'''

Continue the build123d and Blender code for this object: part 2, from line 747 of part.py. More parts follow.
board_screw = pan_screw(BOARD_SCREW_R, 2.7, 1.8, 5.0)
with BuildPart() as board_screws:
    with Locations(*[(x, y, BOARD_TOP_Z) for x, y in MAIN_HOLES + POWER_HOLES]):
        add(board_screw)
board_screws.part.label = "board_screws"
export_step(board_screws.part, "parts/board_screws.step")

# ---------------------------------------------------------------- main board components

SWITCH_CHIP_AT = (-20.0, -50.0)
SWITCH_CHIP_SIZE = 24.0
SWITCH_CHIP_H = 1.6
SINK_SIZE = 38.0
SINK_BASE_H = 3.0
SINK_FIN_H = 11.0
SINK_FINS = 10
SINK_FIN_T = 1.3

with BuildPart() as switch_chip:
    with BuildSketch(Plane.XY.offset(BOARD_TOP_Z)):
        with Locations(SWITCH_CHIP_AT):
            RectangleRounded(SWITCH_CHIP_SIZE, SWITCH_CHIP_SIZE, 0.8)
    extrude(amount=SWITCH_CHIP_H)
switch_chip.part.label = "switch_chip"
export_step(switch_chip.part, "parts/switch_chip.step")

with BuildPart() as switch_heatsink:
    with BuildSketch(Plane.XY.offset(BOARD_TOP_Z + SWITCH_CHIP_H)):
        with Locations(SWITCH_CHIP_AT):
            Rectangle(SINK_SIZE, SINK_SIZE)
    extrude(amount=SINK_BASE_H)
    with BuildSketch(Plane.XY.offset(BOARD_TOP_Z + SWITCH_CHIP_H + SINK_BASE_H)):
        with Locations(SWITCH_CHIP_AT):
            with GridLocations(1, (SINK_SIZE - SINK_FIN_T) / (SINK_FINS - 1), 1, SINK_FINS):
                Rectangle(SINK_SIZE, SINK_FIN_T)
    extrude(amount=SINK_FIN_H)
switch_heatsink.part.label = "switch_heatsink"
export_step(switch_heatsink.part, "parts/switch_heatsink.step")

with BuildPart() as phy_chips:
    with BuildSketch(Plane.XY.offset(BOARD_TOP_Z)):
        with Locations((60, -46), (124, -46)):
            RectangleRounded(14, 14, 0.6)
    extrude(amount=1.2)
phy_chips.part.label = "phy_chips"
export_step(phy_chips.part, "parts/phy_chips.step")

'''
'''

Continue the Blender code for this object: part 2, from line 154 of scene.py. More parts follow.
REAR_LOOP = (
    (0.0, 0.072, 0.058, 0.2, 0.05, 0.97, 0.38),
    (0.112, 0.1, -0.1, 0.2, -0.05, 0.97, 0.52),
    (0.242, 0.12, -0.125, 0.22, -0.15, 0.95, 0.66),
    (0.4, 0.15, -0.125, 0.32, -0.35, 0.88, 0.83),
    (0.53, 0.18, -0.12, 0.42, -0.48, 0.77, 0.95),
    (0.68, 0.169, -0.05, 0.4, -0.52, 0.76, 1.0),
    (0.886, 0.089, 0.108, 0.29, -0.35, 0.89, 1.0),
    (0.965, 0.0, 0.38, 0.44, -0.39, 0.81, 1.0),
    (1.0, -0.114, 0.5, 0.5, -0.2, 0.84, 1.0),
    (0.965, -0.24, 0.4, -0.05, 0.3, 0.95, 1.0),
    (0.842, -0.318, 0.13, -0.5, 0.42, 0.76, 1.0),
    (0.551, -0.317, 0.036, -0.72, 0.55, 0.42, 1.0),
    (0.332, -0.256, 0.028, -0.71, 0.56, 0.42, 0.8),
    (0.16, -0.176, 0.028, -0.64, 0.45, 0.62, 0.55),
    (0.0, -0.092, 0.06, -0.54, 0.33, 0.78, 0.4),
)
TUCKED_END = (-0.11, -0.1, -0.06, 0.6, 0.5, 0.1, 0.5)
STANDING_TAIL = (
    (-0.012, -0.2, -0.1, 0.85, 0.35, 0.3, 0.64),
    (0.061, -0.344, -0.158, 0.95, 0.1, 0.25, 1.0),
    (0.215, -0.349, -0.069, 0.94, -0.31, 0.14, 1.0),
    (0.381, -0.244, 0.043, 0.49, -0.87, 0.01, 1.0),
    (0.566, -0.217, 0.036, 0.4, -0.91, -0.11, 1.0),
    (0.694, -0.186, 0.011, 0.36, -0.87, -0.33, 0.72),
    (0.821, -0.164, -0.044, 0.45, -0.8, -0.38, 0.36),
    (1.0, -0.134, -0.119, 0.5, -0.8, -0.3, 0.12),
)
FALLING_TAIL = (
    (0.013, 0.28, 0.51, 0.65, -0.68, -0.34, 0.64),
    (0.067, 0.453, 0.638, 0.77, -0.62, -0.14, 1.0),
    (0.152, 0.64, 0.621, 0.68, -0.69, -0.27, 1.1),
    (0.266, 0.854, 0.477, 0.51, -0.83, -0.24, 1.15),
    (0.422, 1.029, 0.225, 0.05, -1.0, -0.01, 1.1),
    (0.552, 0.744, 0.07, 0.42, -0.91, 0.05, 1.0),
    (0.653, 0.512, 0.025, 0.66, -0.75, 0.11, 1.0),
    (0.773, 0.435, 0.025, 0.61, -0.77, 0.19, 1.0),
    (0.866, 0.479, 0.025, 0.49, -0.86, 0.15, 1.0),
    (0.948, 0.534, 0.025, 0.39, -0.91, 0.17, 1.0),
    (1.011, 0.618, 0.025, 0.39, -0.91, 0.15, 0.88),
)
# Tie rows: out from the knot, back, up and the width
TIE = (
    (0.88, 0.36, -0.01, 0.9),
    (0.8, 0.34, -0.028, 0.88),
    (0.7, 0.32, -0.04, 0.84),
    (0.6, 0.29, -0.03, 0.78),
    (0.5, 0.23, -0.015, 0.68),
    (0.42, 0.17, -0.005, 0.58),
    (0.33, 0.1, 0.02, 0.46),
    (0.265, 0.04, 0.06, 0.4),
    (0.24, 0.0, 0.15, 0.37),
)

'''

Transcribe precisely the lines between the one that contains "Continue the build123d" and the one that contains "main board components", counting those two lines as part of the range.

* [FINISHED ANSWER]:
Continue the build123d and Blender code for this object: part 2, from line 747 of part.py. More parts follow.
board_screw = pan_screw(BOARD_SCREW_R, 2.7, 1.8, 5.0)
with BuildPart() as board_screws:
    with Locations(*[(x, y, BOARD_TOP_Z) for x, y in MAIN_HOLES + POWER_HOLES]):
        add(board_screw)
board_screws.part.label = "board_screws"
export_step(board_screws.part, "parts/board_screws.step")

# ---------------------------------------------------------------- main board components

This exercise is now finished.